• Exercise
Repeat the material below exactly, line for line.

- - -

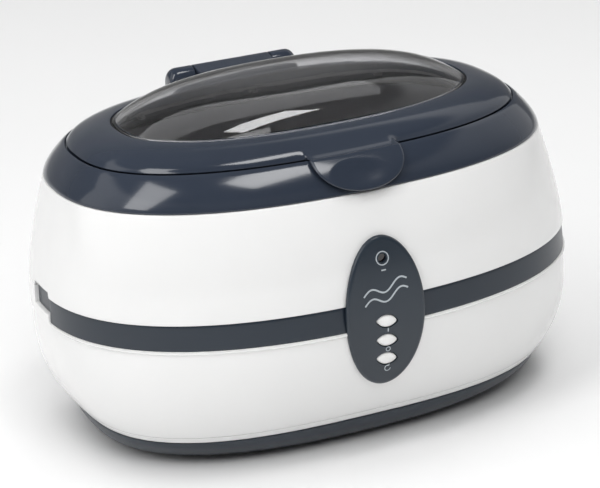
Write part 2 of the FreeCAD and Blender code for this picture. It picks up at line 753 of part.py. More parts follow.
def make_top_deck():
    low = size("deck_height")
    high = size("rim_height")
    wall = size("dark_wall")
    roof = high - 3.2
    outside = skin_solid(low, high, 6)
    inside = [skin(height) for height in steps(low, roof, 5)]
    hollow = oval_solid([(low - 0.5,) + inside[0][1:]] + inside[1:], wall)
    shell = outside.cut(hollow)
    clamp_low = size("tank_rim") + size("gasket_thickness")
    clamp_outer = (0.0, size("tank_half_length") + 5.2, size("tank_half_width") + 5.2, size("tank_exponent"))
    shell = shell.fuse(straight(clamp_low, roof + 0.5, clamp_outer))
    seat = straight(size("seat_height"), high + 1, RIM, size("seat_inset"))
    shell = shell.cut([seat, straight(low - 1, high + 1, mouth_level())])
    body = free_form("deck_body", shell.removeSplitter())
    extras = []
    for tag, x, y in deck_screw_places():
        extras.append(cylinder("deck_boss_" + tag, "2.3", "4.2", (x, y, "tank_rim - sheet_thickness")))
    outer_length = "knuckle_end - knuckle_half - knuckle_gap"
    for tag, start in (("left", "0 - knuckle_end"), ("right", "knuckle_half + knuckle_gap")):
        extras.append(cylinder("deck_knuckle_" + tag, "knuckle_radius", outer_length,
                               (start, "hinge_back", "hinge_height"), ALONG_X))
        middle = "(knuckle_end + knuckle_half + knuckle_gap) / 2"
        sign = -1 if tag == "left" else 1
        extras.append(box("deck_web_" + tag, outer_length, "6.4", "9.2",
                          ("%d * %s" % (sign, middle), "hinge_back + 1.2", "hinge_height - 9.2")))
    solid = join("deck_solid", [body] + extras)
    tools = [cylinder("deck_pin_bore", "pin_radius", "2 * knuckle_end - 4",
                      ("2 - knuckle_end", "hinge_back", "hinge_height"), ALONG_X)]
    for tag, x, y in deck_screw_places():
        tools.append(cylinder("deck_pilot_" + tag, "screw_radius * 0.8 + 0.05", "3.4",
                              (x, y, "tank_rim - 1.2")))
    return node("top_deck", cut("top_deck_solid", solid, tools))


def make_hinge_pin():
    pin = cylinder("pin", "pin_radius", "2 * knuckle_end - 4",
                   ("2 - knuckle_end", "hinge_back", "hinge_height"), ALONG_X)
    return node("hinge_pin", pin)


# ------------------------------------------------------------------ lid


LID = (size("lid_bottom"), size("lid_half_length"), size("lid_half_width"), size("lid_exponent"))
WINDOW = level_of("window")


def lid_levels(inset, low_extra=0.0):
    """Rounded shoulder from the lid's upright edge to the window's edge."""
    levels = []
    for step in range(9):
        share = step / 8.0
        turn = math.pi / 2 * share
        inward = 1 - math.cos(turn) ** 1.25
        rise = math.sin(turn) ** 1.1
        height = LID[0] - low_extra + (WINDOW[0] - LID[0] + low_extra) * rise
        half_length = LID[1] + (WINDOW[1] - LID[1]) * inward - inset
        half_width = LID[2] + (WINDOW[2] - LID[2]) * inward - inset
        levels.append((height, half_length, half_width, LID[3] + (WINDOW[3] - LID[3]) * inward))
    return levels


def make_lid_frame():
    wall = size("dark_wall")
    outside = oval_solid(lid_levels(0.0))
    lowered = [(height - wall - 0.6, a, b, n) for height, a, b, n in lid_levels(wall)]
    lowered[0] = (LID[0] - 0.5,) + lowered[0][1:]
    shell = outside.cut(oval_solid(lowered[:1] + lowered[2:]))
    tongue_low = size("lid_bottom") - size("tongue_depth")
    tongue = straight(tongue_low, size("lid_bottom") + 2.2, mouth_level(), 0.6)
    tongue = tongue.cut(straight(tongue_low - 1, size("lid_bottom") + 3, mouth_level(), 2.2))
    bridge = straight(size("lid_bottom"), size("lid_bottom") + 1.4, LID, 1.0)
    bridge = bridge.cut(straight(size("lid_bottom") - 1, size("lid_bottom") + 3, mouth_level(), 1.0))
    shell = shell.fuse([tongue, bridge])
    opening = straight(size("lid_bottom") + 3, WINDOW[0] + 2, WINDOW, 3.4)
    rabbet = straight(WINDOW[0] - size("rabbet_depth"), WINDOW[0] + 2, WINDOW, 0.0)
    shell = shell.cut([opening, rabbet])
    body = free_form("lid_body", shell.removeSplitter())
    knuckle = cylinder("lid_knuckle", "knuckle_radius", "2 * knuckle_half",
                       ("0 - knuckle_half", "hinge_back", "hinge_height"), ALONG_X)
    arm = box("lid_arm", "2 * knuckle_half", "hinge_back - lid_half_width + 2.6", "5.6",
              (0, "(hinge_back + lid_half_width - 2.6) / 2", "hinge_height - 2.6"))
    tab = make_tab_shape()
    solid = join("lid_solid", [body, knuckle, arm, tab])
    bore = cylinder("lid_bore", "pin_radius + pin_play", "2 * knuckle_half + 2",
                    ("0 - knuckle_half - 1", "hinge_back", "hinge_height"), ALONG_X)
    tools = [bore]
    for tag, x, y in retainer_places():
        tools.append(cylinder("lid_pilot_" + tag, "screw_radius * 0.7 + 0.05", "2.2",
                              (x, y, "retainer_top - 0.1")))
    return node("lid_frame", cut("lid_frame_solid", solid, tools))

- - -

• Final result
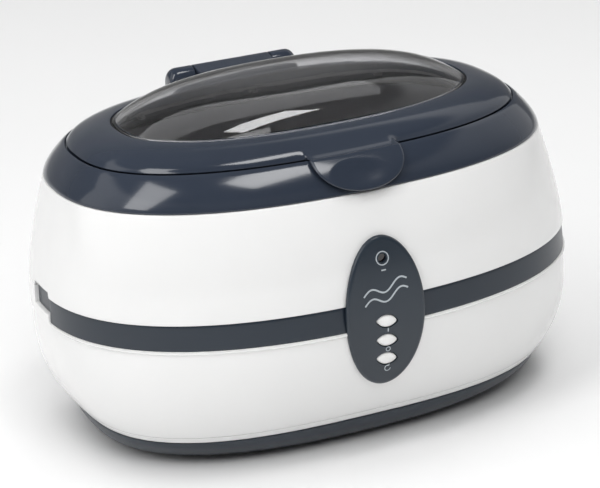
Write part 2 of the FreeCAD and Blender code for this picture. It picks up at line 753 of part.py. More parts follow.
def make_top_deck():
    low = size("deck_height")
    high = size("rim_height")
    wall = size("dark_wall")
    roof = high - 3.2
    outside = skin_solid(low, high, 6)
    inside = [skin(height) for height in steps(low, roof, 5)]
    hollow = oval_solid([(low - 0.5,) + inside[0][1:]] + inside[1:], wall)
    shell = outside.cut(hollow)
    clamp_low = size("tank_rim") + size("gasket_thickness")
    clamp_outer = (0.0, size("tank_half_length") + 5.2, size("tank_half_width") + 5.2, size("tank_exponent"))
    shell = shell.fuse(straight(clamp_low, roof + 0.5, clamp_outer))
    seat = straight(size("seat_height"), high + 1, RIM, size("seat_inset"))
    shell = shell.cut([seat, straight(low - 1, high + 1, mouth_level())])
    body = free_form("deck_body", shell.removeSplitter())
    extras = []
    for tag, x, y in deck_screw_places():
        extras.append(cylinder("deck_boss_" + tag, "2.3", "4.2", (x, y, "tank_rim - sheet_thickness")))
    outer_length = "knuckle_end - knuckle_half - knuckle_gap"
    for tag, start in (("left", "0 - knuckle_end"), ("right", "knuckle_half + knuckle_gap")):
        extras.append(cylinder("deck_knuckle_" + tag, "knuckle_radius", outer_length,
                               (start, "hinge_back", "hinge_height"), ALONG_X))
        middle = "(knuckle_end + knuckle_half + knuckle_gap) / 2"
        sign = -1 if tag == "left" else 1
        extras.append(box("deck_web_" + tag, outer_length, "6.4", "9.2",
                          ("%d * %s" % (sign, middle), "hinge_back + 1.2", "hinge_height - 9.2")))
    solid = join("deck_solid", [body] + extras)
    tools = [cylinder("deck_pin_bore", "pin_radius", "2 * knuckle_end - 4",
                      ("2 - knuckle_end", "hinge_back", "hinge_height"), ALONG_X)]
    for tag, x, y in deck_screw_places():
        tools.append(cylinder("deck_pilot_" + tag, "screw_radius * 0.8 + 0.05", "3.4",
                              (x, y, "tank_rim - 1.2")))
    return node("top_deck", cut("top_deck_solid", solid, tools))


def make_hinge_pin():
    pin = cylinder("pin", "pin_radius", "2 * knuckle_end - 4",
                   ("2 - knuckle_end", "hinge_back", "hinge_height"), ALONG_X)
    return node("hinge_pin", pin)


# ------------------------------------------------------------------ lid


LID = (size("lid_bottom"), size("lid_half_length"), size("lid_half_width"), size("lid_exponent"))
WINDOW = level_of("window")


def lid_levels(inset, low_extra=0.0):
    """Rounded shoulder from the lid's upright edge to the window's edge."""
    levels = []
    for step in range(9):
        share = step / 8.0
        turn = math.pi / 2 * share
        inward = 1 - math.cos(turn) ** 1.25
        rise = math.sin(turn) ** 1.1
        height = LID[0] - low_extra + (WINDOW[0] - LID[0] + low_extra) * rise
        half_length = LID[1] + (WINDOW[1] - LID[1]) * inward - inset
        half_width = LID[2] + (WINDOW[2] - LID[2]) * inward - inset
        levels.append((height, half_length, half_width, LID[3] + (WINDOW[3] - LID[3]) * inward))
    return levels


def make_lid_frame():
    wall = size("dark_wall")
    outside = oval_solid(lid_levels(0.0))
    lowered = [(height - wall - 0.6, a, b, n) for height, a, b, n in lid_levels(wall)]
    lowered[0] = (LID[0] - 0.5,) + lowered[0][1:]
    shell = outside.cut(oval_solid(lowered[:1] + lowered[2:]))
    tongue_low = size("lid_bottom") - size("tongue_depth")
    tongue = straight(tongue_low, size("lid_bottom") + 2.2, mouth_level(), 0.6)
    tongue = tongue.cut(straight(tongue_low - 1, size("lid_bottom") + 3, mouth_level(), 2.2))
    bridge = straight(size("lid_bottom"), size("lid_bottom") + 1.4, LID, 1.0)
    bridge = bridge.cut(straight(size("lid_bottom") - 1, size("lid_bottom") + 3, mouth_level(), 1.0))
    shell = shell.fuse([tongue, bridge])
    opening = straight(size("lid_bottom") + 3, WINDOW[0] + 2, WINDOW, 3.4)
    rabbet = straight(WINDOW[0] - size("rabbet_depth"), WINDOW[0] + 2, WINDOW, 0.0)
    shell = shell.cut([opening, rabbet])
    body = free_form("lid_body", shell.removeSplitter())
    knuckle = cylinder("lid_knuckle", "knuckle_radius", "2 * knuckle_half",
                       ("0 - knuckle_half", "hinge_back", "hinge_height"), ALONG_X)
    arm = box("lid_arm", "2 * knuckle_half", "hinge_back - lid_half_width + 2.6", "5.6",
              (0, "(hinge_back + lid_half_width - 2.6) / 2", "hinge_height - 2.6"))
    tab = make_tab_shape()
    solid = join("lid_solid", [body, knuckle, arm, tab])
    bore = cylinder("lid_bore", "pin_radius + pin_play", "2 * knuckle_half + 2",
                    ("0 - knuckle_half - 1", "hinge_back", "hinge_height"), ALONG_X)
    tools = [bore]
    for tag, x, y in retainer_places():
        tools.append(cylinder("lid_pilot_" + tag, "screw_radius * 0.7 + 0.05", "2.2",
                              (x, y, "retainer_top - 0.1")))
    return node("lid_frame", cut("lid_frame_solid", solid, tools))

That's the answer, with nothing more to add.